I hurt someone’s feelings Thursday night at Sister Night. I apologized, sincerely, but it wasn’t enough to repair the harm I’d done. I’d take it back if I could, but of course I can’t.
About three-quarters through the show, a Sister came to me and said a lady up front wanted to speak to those in attendance about Kwanzaa. I introduced the next number, then flitted off to find the lady. At the front of the bar there were three African Americans, a woman and two men. I looked at the woman and asked, “Are you the Kwanzaa lady?”
She looked at me, aghast, and asked, “Am I the what?”
I immediately tried to explain, apologize, but the three of them left. I don’t know if they were on their way out or if they’d just gotten there. I followed. She kept walking. The two men stayed for a conversation of sorts.

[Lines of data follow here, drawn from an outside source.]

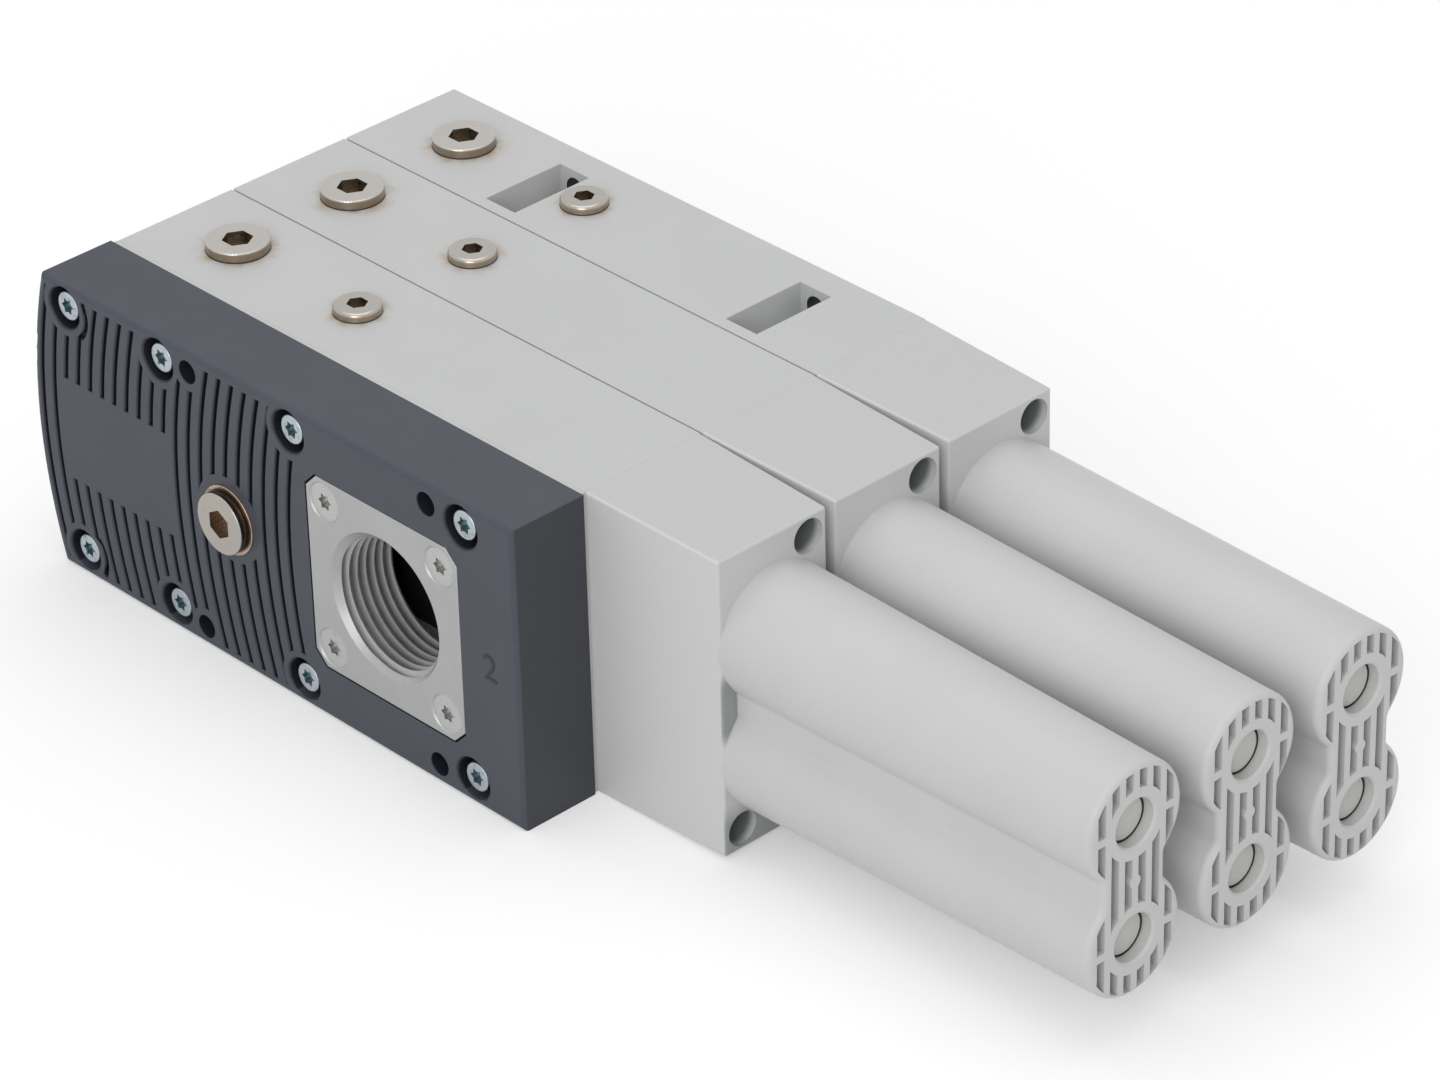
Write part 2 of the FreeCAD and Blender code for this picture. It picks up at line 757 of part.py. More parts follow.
def valve_plate(index):
    """The plate over a module's stages, with windows for the flaps."""
    seat = module_front(index) + plenum_depth
    y = (seat - valve_plate_thickness, seat)
    x = (plenum_x[0] + valve_plate_clearance, duct_x[0])
    low, high = ledge_z()
    sheet = box(x, y, (low + valve_plate_clearance, high - valve_plate_clearance))
    cuts = [box(window_x, y, window_z) for window_x, window_z in valve_windows()]
    for stage in stage_x[1:]:
        middle = (stage[0] + stage[1]) / 2
        cuts.append(rod(flap_screw_radius, V(middle, y[0], mid_z), V(middle, y[1], mid_z)))
    return sheet.cut(cuts)


def flap_valve(index, stage):
    """A rubber flap behind the valve plate, held in its middle, over a stage's two windows."""
    seat = module_front(index) + plenum_depth
    middle = (stage[0] + stage[1]) / 2
    half = window_width / 2 + flap_overlap
    low = line_heights["lower"] - window_height / 2 - flap_overlap
    y = (seat, seat + flap_thickness)
    flap = box((middle - half, middle + half), y, (low, body_height - low))
    return flap.cut(rod(flap_screw_radius, V(middle, y[0], mid_z), V(middle, y[1], mid_z)))


def flap_screws():
    """One round-head screw through the middle of each flap."""
    screws = []
    for index in range(module_count):
        front = module_front(index) + plenum_depth - valve_plate_thickness
        back = front + valve_plate_thickness + flap_thickness
        for stage in stage_x[1:]:
            middle = (stage[0] + stage[1]) / 2
            profile = [(-flap_screw_head_height, 0), (-flap_screw_head_height, flap_screw_head_radius),
                       (0, flap_screw_head_radius), (0, flap_screw_radius),
                       (back - front, flap_screw_radius), (back - front, 0)]
            screws.append(turned(profile, V(middle, front, mid_z), V(0, 1, 0)))
    return Part.makeCompound(screws)


# Silencers

def figure_eight(x, y, radius, waist):
    """A closed outline of two lobes joined at a soft waist, at one place along X."""
    rise = line_spacing / 2
    flat = waist_flat / 2
    reach = rise - flat
    hollow = (reach ** 2 + waist ** 2 - radius ** 2) / (2 * (radius - waist))
    centre = waist + hollow
    share = radius / (radius + hollow)
    side = (centre * share, rise - reach * share)
    bend_angle = math.atan2(reach, centre) / 2
    bend = (centre - hollow * math.cos(bend_angle), flat + hollow * math.sin(bend_angle))

    def at(point, side_y, side_z):
        return V(x, y + side_y * point[0], mid_z + side_z * point[1])

    pieces = []
    for side_y, side_z in ((1, 1), (-1, 1), (-1, -1), (1, -1)):
        low = (waist, flat)
        hollow_arc = Part.Arc(at(low, side_y, side_z), at(bend, side_y, side_z), at(side, side_y, side_z))
        pieces.append(hollow_arc.toShape())
    for side_z in (1, -1):
        pieces.append(Part.Arc(at(side, 1, side_z), V(x, y, mid_z + side_z * (rise + radius)),
                               at(side, -1, side_z)).toShape())
    for side_y in (1, -1):
        pieces.append(Part.makeLine(at((waist, flat), side_y, 1), at((waist, flat), side_y, -1)))
    return Part.Wire(Part.__sortEdges__(pieces))


def silencer_block(index):
    """The tapered block that bolts to the module."""
    front, back = module_front(index), module_front(index) + module_width

    def outline(x, side, top):
        corners = [V(x, front + side, top), V(x, back - side, top),
                   V(x, back - side, body_height - top), V(x, front + side, body_height - top)]
        return Part.makePolygon(corners + corners[:1])

    root = outline(module_length, 0, 0)
    end = outline(block_end, block_side_taper, block_top_taper)
    loft = Part.makeLoft([root, end], True, True)
    outer = [edge for edge in loft.Edges if edge.BoundBox.XMax > module_length + block_edge_round]
    return loft.makeFillet(block_edge_round, outer)


def silencer_tubes(index):
    """The twin tubes, tapered for the mould, with a rounded end rim."""
    y = module_axis(index)
    root = figure_eight(block_end - block_edge_round, y, lobe_root_radius, waist_root_half_width)
    end = figure_eight(tube_end, y, lobe_end_radius, waist_end_half_width)
    tubes = Part.makeLoft([root, end], True, True)
    rim = [edge for edge in tubes.Edges if edge.BoundBox.XMin > tube_end - tube_end_round / 2]
    return tubes.makeFillet(tube_end_round, rim)


def end_pockets(index):
    """The blind pockets between the ribs, webs and rings of the end face."""
    y = module_axis(index)
    depth = V(-end_pocket_depth, 0, 0)
    inside = figure_eight(tube_end, y, lobe_end_radius - end_wall, waist_end_half_width - end_wall)
    room = Part.Face(inside).extrude(depth)
    span = (tube_end - end_pocket_depth, tube_end)
    keep = []
    ribs = int(lobe_end_radius // rib_pitch)
    for number in range(-ribs, ribs + 1):
        middle = y + number * rib_pitch
        keep.append(box(span, (middle - rib_width / 2, middle + rib_width / 2), (0, body_height)))
    for z in line_heights.values():
        centre = V(tube_end, y, z)
        keep.append(rod(end_ring_radius, centre, centre + depth))
        keep.append(box(span, (y - lobe_root_radius, y + lobe_root_radius),
                        (z - end_web / 2, z + end_web / 2)))
    return room.cut(keep)


def silencer_hollows(index):
    """The exhaust chamber in the block, and the two bores with their narrower mouths."""
    front, back = module_front(index), module_front(index) + module_width
    y = module_axis(index)
    chamber_end = block_end - chamber_end_wall
    seat_end = chamber_end + core_seat_length
    width = (front + chamber_side_wall, back - chamber_side_wall)
    hollows = [box((module_length, chamber_end), width, cavity_z())]
    for z in line_heights.values():
        hollows.append(rod(core_radius, V(chamber_end, y, z), V(seat_end, y, z)))
        hollows.append(rod(bore_radius, V(seat_end, y, z), V(tube_end - mouth_length, y, z)))
        hollows.append(rod(mouth_radius, V(tube_end - mouth_length, y, z), V(tube_end, y, z)))
        rim = V(tube_end - mouth_chamfer, y, z)
        hollows.append(Part.makeCone(mouth_radius, mouth_radius + mouth_chamfer, mouth_chamfer, rim, V(1, 0, 0)))
    return hollows


def silencer(index):
    """Block and tubes in one moulding, with its screw recesses and ribbed end."""
    body = silencer_block(index).fuse(silencer_tubes(index))
    cuts = silencer_hollows(index) + [end_pockets(index), gasket_room(index)]
    for y, z in silencer_screw_points(index):
        seat = block_end - silencer_recess_depth
        cuts.append(rod(silencer_recess_radius, V(seat, y, z), V(block_end, y, z)))
        cuts.append(rod(clamp_hole_radius, V(module_length, y, z), V(seat, y, z)))
    gate = V(tube_end - end_pocket_depth, module_axis(index), mid_z)
    boss = rod(gate_radius, gate, gate + V(end_pocket_depth, 0, 0))
    return body.cut(cuts).fuse(boss).removeSplitter()


def gasket_room(index):
    """The shallow recess in the block's face that holds its gasket."""
    rim = seam_inset + seam_inset
    front, back = module_front(index), module_front(index) + module_width
    return box((module_length, module_length + silencer_gasket_thickness),
               (front + rim, back - rim), (cavity_foot - rim, body_height - cavity_foot + rim))


def silencer_gasket(index):
    """The thin gasket round the exhaust chamber."""
    x = (module_length, module_length + silencer_gasket_thickness)
    front, back = module_front(index), module_front(index) + module_width
    opening = box(x, (front + chamber_side_wall, back - chamber_side_wall), cavity_z())
    return gasket_room(index).cut(opening)


def silencer_core(index, z):
    """A porous tube gripped in the block and free in the bore, with a solid nose in the mouth."""
    y = module_axis(index)
    start = block_end - chamber_end_wall
    length = tube_end - core_face_depth - start
    shoulder = tube_end - mouth_length - core_shoulder_gap - start
    inner = core_radius - core_wall
    profile = [(0, inner), (0, core_radius), (shoulder, core_radius), (shoulder, core_nose_radius),
               (length, core_nose_radius), (length, 0), (shoulder - core_end_thickness, 0),
               (shoulder - core_end_thickness, inner)]
    return turned(profile, V(start, y, z), V(1, 0, 0))


def build():
    """All the pieces of the ejector by name."""
    pieces = {
        "connection_plate": connection_plate(),
        "port_flange": port_flange(),
        "port_flange_seal": port_flange_seal(),
        "port_flange_screws": port_flange_screws(),
        "clamping_screws": clamping_screws(),
        "front_plug": front_plug(),
        "front_plug_seal": front_plug_seal(),
        "plate_gasket": plate_gasket(),
        "air_plugs": air_plugs(),
        "air_plug_seals": air_plug_seals(),
        "gauge_plugs": gauge_plugs(),
        "gauge_plug_seals": gauge_plug_seals(),
        "flap_screws": flap_screws(),
        "silencer_screws": silencer_screws(),
    }
    for index in range(module_count):
        number = index + 1
        pieces[f"module_housing_{number}"] = module_housing(index)
        pieces[f"valve_plate_{number}"] = valve_plate(index)
        pieces[f"flap_valve_{number}_middle"] = flap_valve(index, stage_x[1])
        pieces[f"flap_valve_{number}_last"] = flap_valve(index, stage_x[2])
        pieces[f"silencer_{number}"] = silencer(index)
        pieces[f"silencer_gasket_{number}"] = silencer_gasket(index)
        if number < module_count:
            pieces[f"module_gasket_{number}"] = module_gasket(index)
        for line, z in line_heights.items():
            pieces[f"inlet_nozzle_{number}_{line}"] = inlet_nozzle(index, z)
            pieces[f"outlet_nozzle_{number}_{line}"] = outlet_nozzle(index, z)
            pieces[f"silencer_core_{number}_{line}"] = silencer_core(index, z)
    return pieces


os.makedirs("parts", exist_ok=True)
for name, shape in build().items():
    shape.translate(ORIGIN)
    shape.exportStep(f"parts/{name}.step")
    print(name, "valid" if shape.isValid() else "not valid", round(shape.Volume, 1), len(shape.Solids))
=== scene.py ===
"""Dresses a three-module vacuum ejector for a studio picture.

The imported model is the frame: connection plate, three grey modules and three twin silencers.
This script gives every piece its finish, cuts the thread of the vacuum port, sets the port's
number on the plate, and lights the ejector on a pale floor. Sizes are in millimetres, counted
as in the model's source: from the first module's lower left front corner.
"""

import logging
import math
from abc import ABC, abstractmethod
from collections.abc import Iterable
from dataclasses import dataclass
from enum import Enum

import bmesh
import bpy
from mathutils import Matrix, Vector


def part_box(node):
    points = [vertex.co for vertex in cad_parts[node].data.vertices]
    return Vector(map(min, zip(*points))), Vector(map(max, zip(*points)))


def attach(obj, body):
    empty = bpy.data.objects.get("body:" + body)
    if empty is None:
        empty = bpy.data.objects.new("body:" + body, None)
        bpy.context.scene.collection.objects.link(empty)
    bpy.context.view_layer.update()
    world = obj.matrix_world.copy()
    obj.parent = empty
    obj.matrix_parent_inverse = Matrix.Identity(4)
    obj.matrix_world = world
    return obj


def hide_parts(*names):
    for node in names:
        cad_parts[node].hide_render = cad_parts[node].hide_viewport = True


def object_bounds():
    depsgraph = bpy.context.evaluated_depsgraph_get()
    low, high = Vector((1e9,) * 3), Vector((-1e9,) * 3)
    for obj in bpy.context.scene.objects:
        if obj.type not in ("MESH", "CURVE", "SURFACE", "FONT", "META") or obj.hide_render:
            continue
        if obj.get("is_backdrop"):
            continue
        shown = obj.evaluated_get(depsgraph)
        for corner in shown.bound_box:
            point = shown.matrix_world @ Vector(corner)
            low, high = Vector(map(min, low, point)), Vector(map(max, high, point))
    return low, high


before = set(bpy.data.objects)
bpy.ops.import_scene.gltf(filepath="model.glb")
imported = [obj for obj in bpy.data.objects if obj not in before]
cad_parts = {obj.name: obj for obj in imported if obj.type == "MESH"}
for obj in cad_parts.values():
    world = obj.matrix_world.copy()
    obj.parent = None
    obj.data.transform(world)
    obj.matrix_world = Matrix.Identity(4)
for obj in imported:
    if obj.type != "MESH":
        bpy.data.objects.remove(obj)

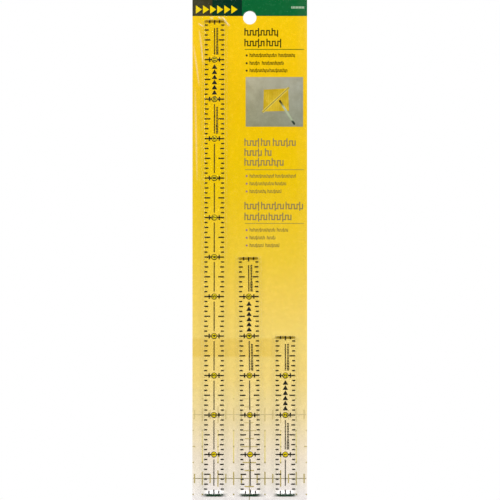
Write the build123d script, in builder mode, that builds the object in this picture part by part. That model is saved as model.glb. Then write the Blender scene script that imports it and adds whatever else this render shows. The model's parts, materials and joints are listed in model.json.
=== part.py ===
"""Carded set of three clear marking rulers, 12, 6 and 4 inches long and half an inch wide.

The set hangs on a shop peg: +Z is up, the printed front faces -Y, and the origin is the centre of
the hang hole on the card's back face. Lengths are in millimetres.

Each ruler is a strip of clear acrylic with its scale printed on the back. The rulers stand on a
printed paperboard card, and a thin clear film is drawn down over them and bonded to the card, so
that each ruler has a close pocket of its own. Each pocket is slit open along the ruler's lower end,
and the ruler slides out there.
"""

from build123d import *
import os
from math import cos, radians, sin

# ---------------------------------------------------------------- driving dimensions

INCH = 25.4

card_width = 73.8
card_height = 322.9
card_thickness = 0.6
hole_radius = 4.3
hole_below_top = 11.95
header_height = 10.85

ink = 0.02  # thickness of every printed layer

ruler_width = INCH / 2
ruler_thickness = 2.4
edge_break = 0.1
ruler_above_card_bottom = 4.6
# name, whole inches, x of the middle of the lower end, lean of the upper end to the left in degrees
rulers = [
    ("ruler_12_inch", 12, -23.1, -0.09),
    ("ruler_6_inch", 6, 0.45, 0.46),
    ("ruler_4_inch", 4, 22.9, 0.0),
]

film_thickness = 0.12
film_left = -36.6
film_right = 35.9
pocket_clearance = 0.1
side_spread = 1.5  # how far a pocket's side wall leans out between its top and its foot
end_spread = 2.0
mouth_opening = 0.5  # how far the slit runs on past a ruler's zero end

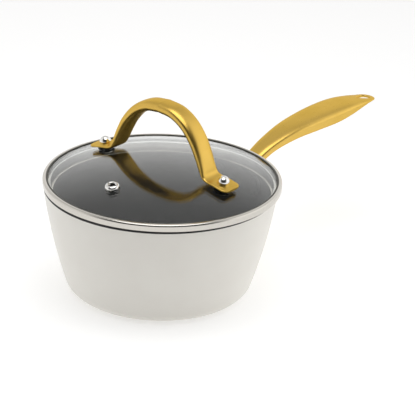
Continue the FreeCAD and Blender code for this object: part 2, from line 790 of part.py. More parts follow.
def build():
    """Make the document and return the labelled pieces that are written out."""
    doc = FreeCAD.newDocument("saucepan")
    sheet = make_sheet(doc)
    rivet_places = rivet_placements(sheet)
    reach = number(sheet, "dims.foot_reach")
    foot_places = {"front": on_dome(sheet, reach, 0), "back": on_dome(sheet, reach, 180)}
    vent_place = on_dome(sheet, number(sheet, "dims.vent_reach"), -90)
    pieces = [
        make_pan_body(doc, sheet, rivet_places),
        make_base_disc(doc, sheet),
        make_bracket(doc, sheet, rivet_places),
        make_long_handle(doc, sheet),
        make_glass(doc, sheet, foot_places, vent_place),
        make_band(doc, sheet),
        make_rim_seal(doc, sheet),
        make_lid_handle(doc, sheet, foot_places),
    ]
    for side, place in rivet_places.items():
        pieces.append(make_pan_rivet(doc, sheet, side, place))
    for side, place in foot_places.items():
        pieces.extend(make_foot_stack(doc, sheet, side, place))
    pieces.extend(make_vent(doc, sheet, vent_place))
    doc.recompute()
    return doc, pieces


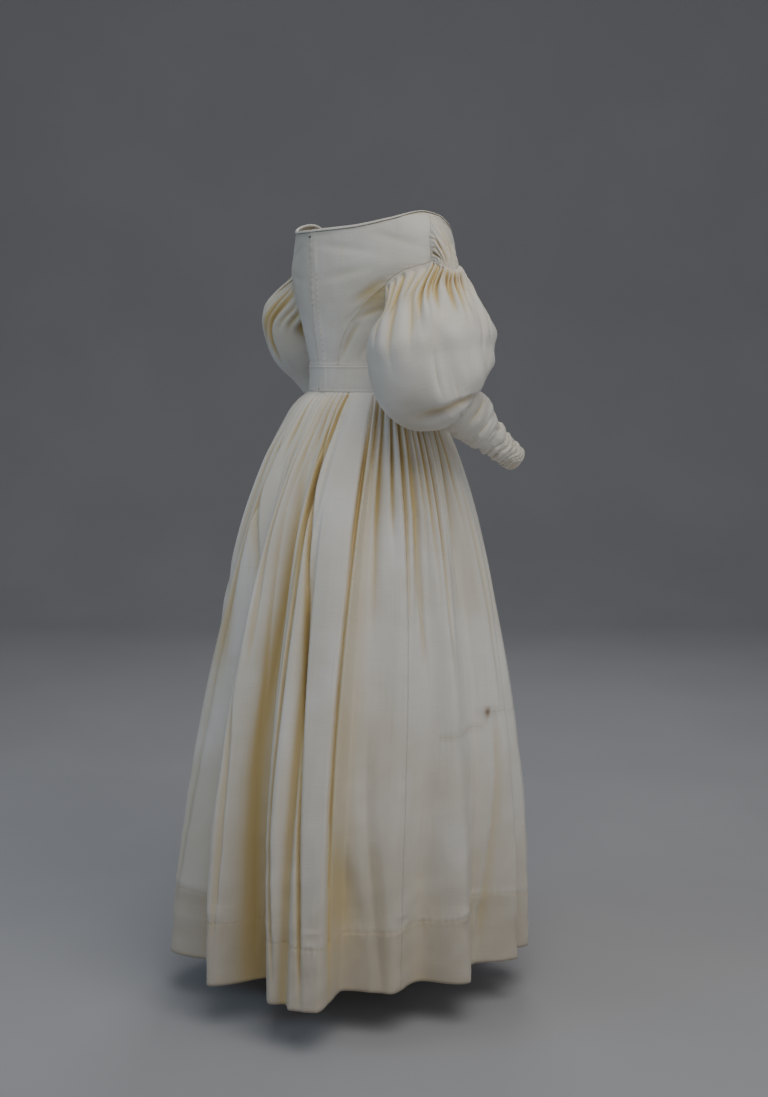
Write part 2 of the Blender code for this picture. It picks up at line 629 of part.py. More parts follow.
def build_sleeves():
    """Cap, puff and forearm of each sleeve; the left arm reaches further forwards."""
    for side, mirror, swing in (("right", (1, 1, 1), 0.0), ("left", (-1, 1, 1), LEFT_ARM_SWING)):
        build_cap(f"sleeve_cap_{side}", mirror)
        build_puff(f"sleeve_puff_{side}", mirror, swing)
        build_forearm(f"sleeve_lower_{side}", mirror, swing)


def build_hook(name, height):
    """A small dark hook bar across the closed back opening."""
    length, depth, tall = HOOK_SIZE
    middle = torso(0.0, height) + (0, SEAM_GAP + depth / 2, 0)
    across, steps = np.array([-1, 1]) * length / 2, 8
    turn = np.arange(steps) * 2 * math.pi / steps
    profile = np.stack([np.zeros(steps), np.cos(turn) * depth / 2, np.sin(turn) * tall / 2], -1)
    points = np.concatenate([middle + profile + (x, 0, 0) for x in across])
    faces = [(k, (k + 1) % steps, steps + (k + 1) % steps, steps + k) for k in range(steps)]
    faces += [tuple(range(steps))[::-1], tuple(range(steps, 2 * steps))]
    solid(name, points, faces, DARK_METAL, metallic=1.0)


def main():
    """Clears the scene and builds every piece of the dress."""
    for old in list(bpy.data.objects):
        bpy.data.objects.remove(old)
    waist = bpy.data.objects.new("wearer_waist", None)
    bpy.context.scene.collection.objects.link(waist)
    build_bodice()
    build_waistband()
    build_skirt()
    build_sleeves()
    build_hook("hook_neck", NECKLINE[0][1] - 0.008)
    build_hook("hook_waist", 0.004)


main()
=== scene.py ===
"""Looks of a plain ivory silk wedding dress, cut as in the 1830s and standing as it does when worn.

Every cloth piece is a thin sheet on its solid's form, with its gathers, folds, creases and seams.
Lengths are in metres and angles in degrees, with +Z up. The wearer faces -Y, with the right arm at -X,
and the origin is the middle of the waist seam. Angles round the body start at the centre back, pass the
wearer's right side at 90 and reach the centre front at 180. Drops are measured down from the waist seam.
"""

from __future__ import annotations

import logging
import math
from dataclasses import dataclass, field
from enum import Enum

import bpy
import numpy as np
from mathutils import Matrix, Vector

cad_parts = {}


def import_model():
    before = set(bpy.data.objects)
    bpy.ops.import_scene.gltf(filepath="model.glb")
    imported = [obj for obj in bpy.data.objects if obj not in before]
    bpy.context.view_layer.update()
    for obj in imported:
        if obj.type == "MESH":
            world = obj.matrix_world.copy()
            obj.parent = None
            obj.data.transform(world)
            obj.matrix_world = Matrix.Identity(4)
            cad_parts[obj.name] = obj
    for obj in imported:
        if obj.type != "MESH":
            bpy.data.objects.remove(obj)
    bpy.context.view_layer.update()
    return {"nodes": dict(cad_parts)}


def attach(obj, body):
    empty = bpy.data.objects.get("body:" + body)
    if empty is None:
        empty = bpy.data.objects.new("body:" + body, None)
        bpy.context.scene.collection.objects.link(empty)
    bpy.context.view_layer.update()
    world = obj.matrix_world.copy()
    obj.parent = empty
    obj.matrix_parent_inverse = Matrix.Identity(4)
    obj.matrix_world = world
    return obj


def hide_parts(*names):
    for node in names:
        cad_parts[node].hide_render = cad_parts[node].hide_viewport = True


LOG = logging.getLogger("wedding_dress")

Numbers = tuple[float, ...]
Table = tuple[Numbers, ...]

SHEET_THICKNESS = 0.0009
SEAM_GAP = 0.0003
BAND_HEIGHT = 0.044
SHOULDER_HEIGHT = 0.285
FLOOR_HEIGHT = -1.08


class Side(Enum):
    """Which sleeve, by the sign that mirrors the right one."""

    RIGHT = 1.0
    LEFT = -1.0


class Held(Enum):
    """How a sheet of cloth is held."""

    GATHERED = "gathered"
    STRETCHED = "stretched"
    FOLDED = "folded"


def column(table: Table, index: int) -> Numbers:
    """Returns one column of a table."""
    return tuple(row[index] for row in table)


def smooth(knots: object, values: object, at: object) -> np.ndarray:
    """Reads a smooth curve that never overshoots its rows.

    Args:
        knots: places of the rows, rising.
        values: the curve's value at each row.
        at: places to read.

    Returns:
        The curve's values at those places.
    """
    knots, values, at = (np.asarray(given, float) for given in (knots, values, at))
    steps = np.diff(knots)
    slopes = np.diff(values) / steps
    product = slopes[:-1] * slopes[1:]
    total = np.where(product > 0, slopes[:-1] + slopes[1:], 1.0)
    inner = np.where(product > 0, 2 * product / total, 0.0)
    tangents = np.concatenate([slopes[:1], inner, slopes[-1:]])
    i = np.clip(np.searchsorted(knots, at, side="right") - 1, 0, len(steps) - 1)
    h = steps[i]
    t = np.clip((at - knots[i]) / h, 0.0, 1.0)
    curve = values[i] * (2 * t**3 - 3 * t**2 + 1) + values[i + 1] * (3 * t**2 - 2 * t**3)
    return curve + h * (tangents[i] * (t**3 - 2 * t**2 + t) + tangents[i + 1] * (t**3 - t**2))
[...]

I tried to explain further. One of the men was more open to whatever I was saying, the other man—it wouldn’t have mattered what I said. During the time we were on the sidewalk, the woman drove by, rolled down her window, and slowed down enough to yell through it, “It’s okay.”
What I did was wrong. Please don’t reply with comments that attempt to justify my actions; I will delete them.
I’ve replayed this situation a dozen times in my head and the only thing I could have done differently was to have ask from the stage, “Would the person who wants to talk about Kwanzaa come on up?”
We live in a time (and should have always lived in a time) when our words matter a great deal. Racial, religious, sexual orientation, you name it, tensions are high. In the space of a moment we can hurt or heal with words. We can tear down or we can build up. We can cause people to feel bad or to feel good.